» Recorded data
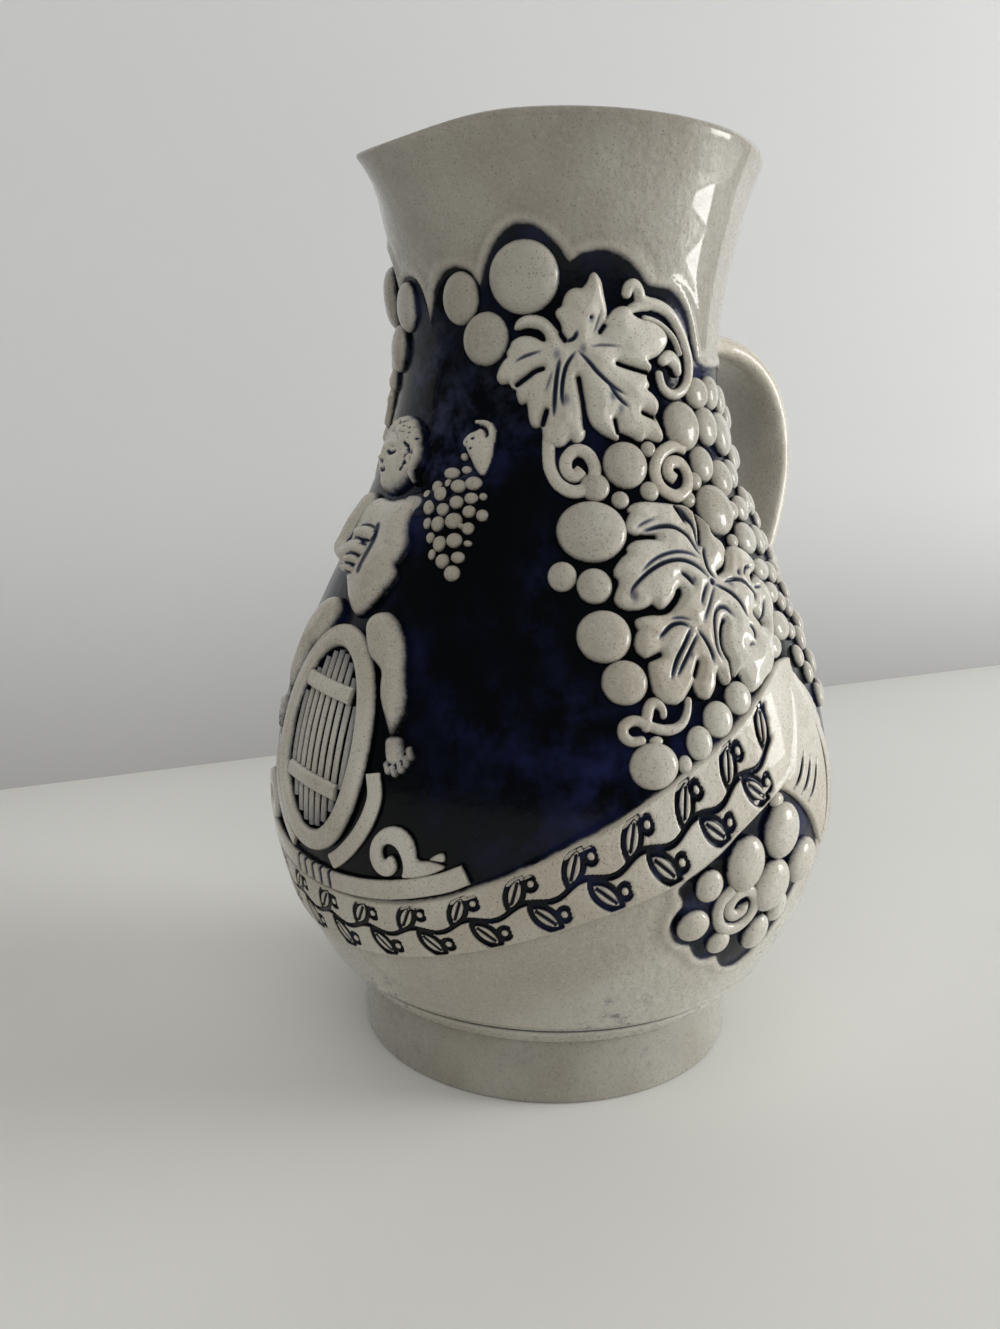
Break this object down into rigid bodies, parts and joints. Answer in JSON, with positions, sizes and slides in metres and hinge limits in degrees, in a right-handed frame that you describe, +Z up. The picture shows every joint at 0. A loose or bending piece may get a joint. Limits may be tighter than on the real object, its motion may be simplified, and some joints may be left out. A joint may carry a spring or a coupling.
{
  "type": "stoneware pitcher",
  "caption": "Pear-shaped stoneware wine pitcher with flared neck, pulled pouring lip, strap handle, turned foot and vine relief round the wall.",
  "frame": {"origin": "on the jug's axis, under the middle of the foot, at the plane it stands on", "axes": "+X towards the pouring lip, -X towards the handle, +Z up"},
  "size_m": [0.1825, 0.1704, 0.25],
  "materials": {
    "grey_salt_glaze": "glossy salt glaze on grey stoneware, finely speckled",
    "cobalt_and_grey_glaze": "glossy dark cobalt ground between the sprigs, grey salt glaze on the neck and round the lower belly",
    "bare_stoneware": "satin grey stoneware with thin glaze"
  },
  "bodies": {
    "root": {"jug_wall": "cobalt_and_grey_glaze", "foot": "bare_stoneware", "handle": "grey_salt_glaze", "figure_arm_folded": "grey_salt_glaze", "figure_head": "grey_salt_glaze", "figure_arm_raised": "grey_salt_glaze", "figure_leg_right": "grey_salt_glaze", "figure_leg_left": "grey_salt_glaze", "figure_grape_bunch": "grey_salt_glaze", "figure_torso": "grey_salt_glaze", "cask_rim": "grey_salt_glaze", "cask_boards": "grey_salt_glaze", "cask_batten_upper": "grey_salt_glaze", "cask_batten_lower": "grey_salt_glaze", "cask_cradle_right": "grey_salt_glaze", "cask_cradle_left": "grey_salt_glaze", "cask_base_board": "grey_salt_glaze", "banner": "grey_salt_glaze", "scroll_right": "grey_salt_glaze", "leaf_upper_right": "grey_salt_glaze", "leaf_lower_right": "grey_salt_glaze", "tendril_left_curl_right": "grey_salt_glaze", "tendril_middle_curl_right": "grey_salt_glaze", "tendril_hook_right": "grey_salt_glaze", "tendril_small_curl_right": "grey_salt_glaze", "tendril_field_curl_right": "grey_salt_glaze", "banner_fold_right": "grey_salt_glaze", "banner_tail_right": "grey_salt_glaze", "grapes_neck_right": "grey_salt_glaze", "grapes_shoulder_right": "grey_salt_glaze", "grapes_flank_right": "grey_salt_glaze", "grapes_belly_right": "grey_salt_glaze", "grapes_waist_right": "grey_salt_glaze", "grapes_low_right": "grey_salt_glaze", "scroll_left": "grey_salt_glaze", "leaf_upper_left": "grey_salt_glaze", "leaf_lower_left": "grey_salt_glaze", "tendril_left_curl_left": "grey_salt_glaze", "tendril_middle_curl_left": "grey_salt_glaze", "tendril_hook_left": "grey_salt_glaze", "tendril_small_curl_left": "grey_salt_glaze", "tendril_field_curl_left": "grey_salt_glaze", "banner_fold_left": "grey_salt_glaze", "banner_tail_left": "grey_salt_glaze", "grapes_neck_left": "grey_salt_glaze", "grapes_shoulder_left": "grey_salt_glaze", "grapes_flank_left": "grey_salt_glaze", "grapes_belly_left": "grey_salt_glaze", "grapes_waist_left": "grey_salt_glaze", "grapes_low_left": "grey_salt_glaze"}
  },
  "joints": []
}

» Work to be completed
Write out the whole listing again, exactly as it stands.

» Task answer
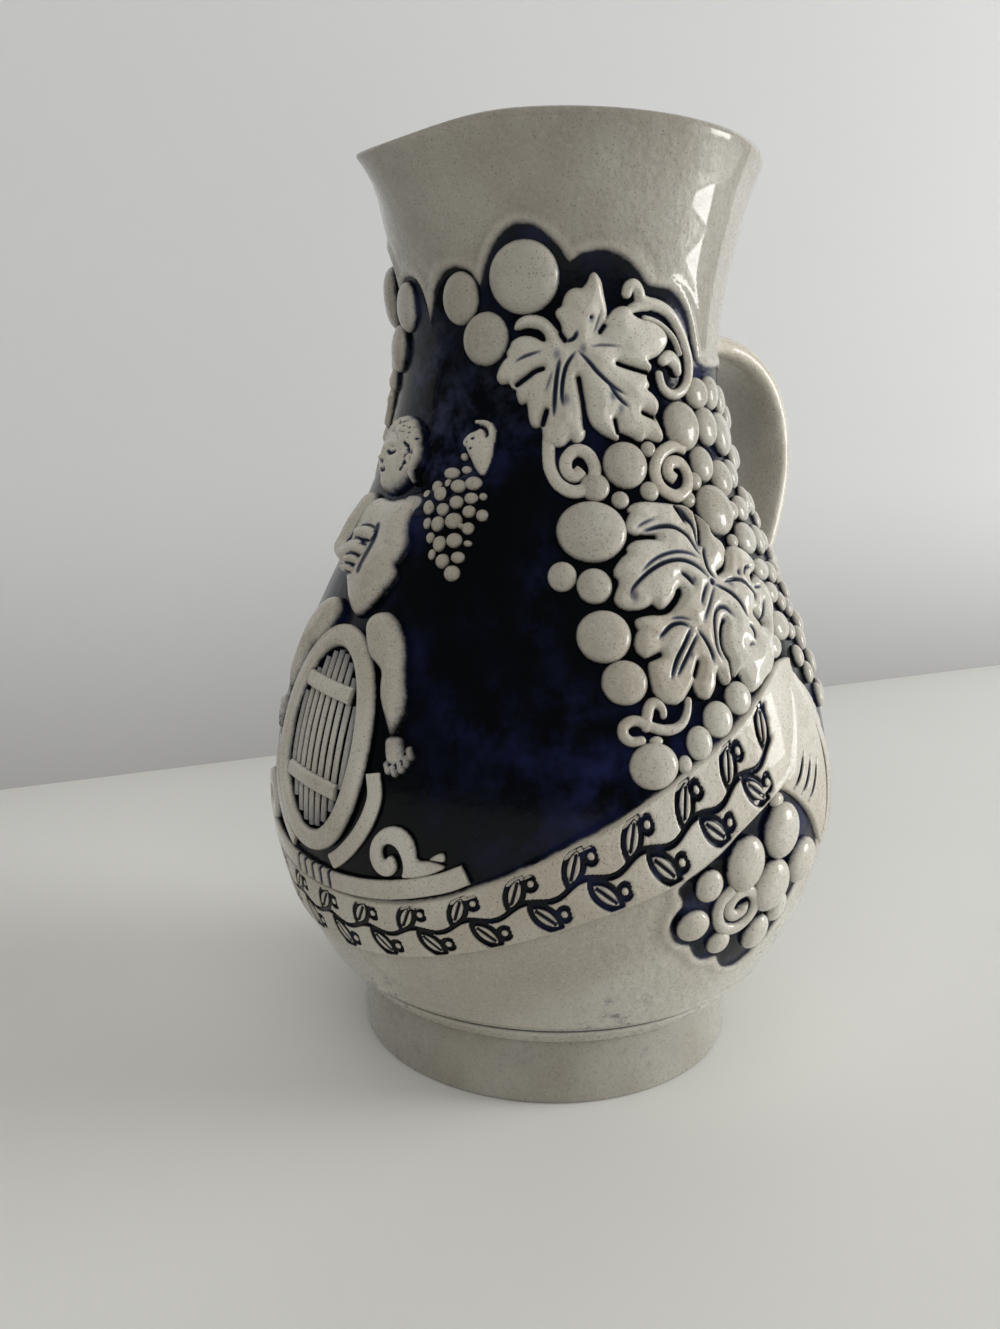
Break this object down into rigid bodies, parts and joints. Answer in JSON, with positions, sizes and slides in metres and hinge limits in degrees, in a right-handed frame that you describe, +Z up. The picture shows every joint at 0. A loose or bending piece may get a joint. Limits may be tighter than on the real object, its motion may be simplified, and some joints may be left out. A joint may carry a spring or a coupling.
{
  "type": "stoneware pitcher",
  "caption": "Pear-shaped stoneware wine pitcher with flared neck, pulled pouring lip, strap handle, turned foot and vine relief round the wall.",
  "frame": {"origin": "on the jug's axis, under the middle of the foot, at the plane it stands on", "axes": "+X towards the pouring lip, -X towards the handle, +Z up"},
  "size_m": [0.1825, 0.1704, 0.25],
  "materials": {
    "grey_salt_glaze": "glossy salt glaze on grey stoneware, finely speckled",
    "cobalt_and_grey_glaze": "glossy dark cobalt ground between the sprigs, grey salt glaze on the neck and round the lower belly",
    "bare_stoneware": "satin grey stoneware with thin glaze"
  },
  "bodies": {
    "root": {"jug_wall": "cobalt_and_grey_glaze", "foot": "bare_stoneware", "handle": "grey_salt_glaze", "figure_arm_folded": "grey_salt_glaze", "figure_head": "grey_salt_glaze", "figure_arm_raised": "grey_salt_glaze", "figure_leg_right": "grey_salt_glaze", "figure_leg_left": "grey_salt_glaze", "figure_grape_bunch": "grey_salt_glaze", "figure_torso": "grey_salt_glaze", "cask_rim": "grey_salt_glaze", "cask_boards": "grey_salt_glaze", "cask_batten_upper": "grey_salt_glaze", "cask_batten_lower": "grey_salt_glaze", "cask_cradle_right": "grey_salt_glaze", "cask_cradle_left": "grey_salt_glaze", "cask_base_board": "grey_salt_glaze", "banner": "grey_salt_glaze", "scroll_right": "grey_salt_glaze", "leaf_upper_right": "grey_salt_glaze", "leaf_lower_right": "grey_salt_glaze", "tendril_left_curl_right": "grey_salt_glaze", "tendril_middle_curl_right": "grey_salt_glaze", "tendril_hook_right": "grey_salt_glaze", "tendril_small_curl_right": "grey_salt_glaze", "tendril_field_curl_right": "grey_salt_glaze", "banner_fold_right": "grey_salt_glaze", "banner_tail_right": "grey_salt_glaze", "grapes_neck_right": "grey_salt_glaze", "grapes_shoulder_right": "grey_salt_glaze", "grapes_flank_right": "grey_salt_glaze", "grapes_belly_right": "grey_salt_glaze", "grapes_waist_right": "grey_salt_glaze", "grapes_low_right": "grey_salt_glaze", "scroll_left": "grey_salt_glaze", "leaf_upper_left": "grey_salt_glaze", "leaf_lower_left": "grey_salt_glaze", "tendril_left_curl_left": "grey_salt_glaze", "tendril_middle_curl_left": "grey_salt_glaze", "tendril_hook_left": "grey_salt_glaze", "tendril_small_curl_left": "grey_salt_glaze", "tendril_field_curl_left": "grey_salt_glaze", "banner_fold_left": "grey_salt_glaze", "banner_tail_left": "grey_salt_glaze", "grapes_neck_left": "grey_salt_glaze", "grapes_shoulder_left": "grey_salt_glaze", "grapes_flank_left": "grey_salt_glaze", "grapes_belly_left": "grey_salt_glaze", "grapes_waist_left": "grey_salt_glaze", "grapes_low_left": "grey_salt_glaze"}
  },
  "joints": []
}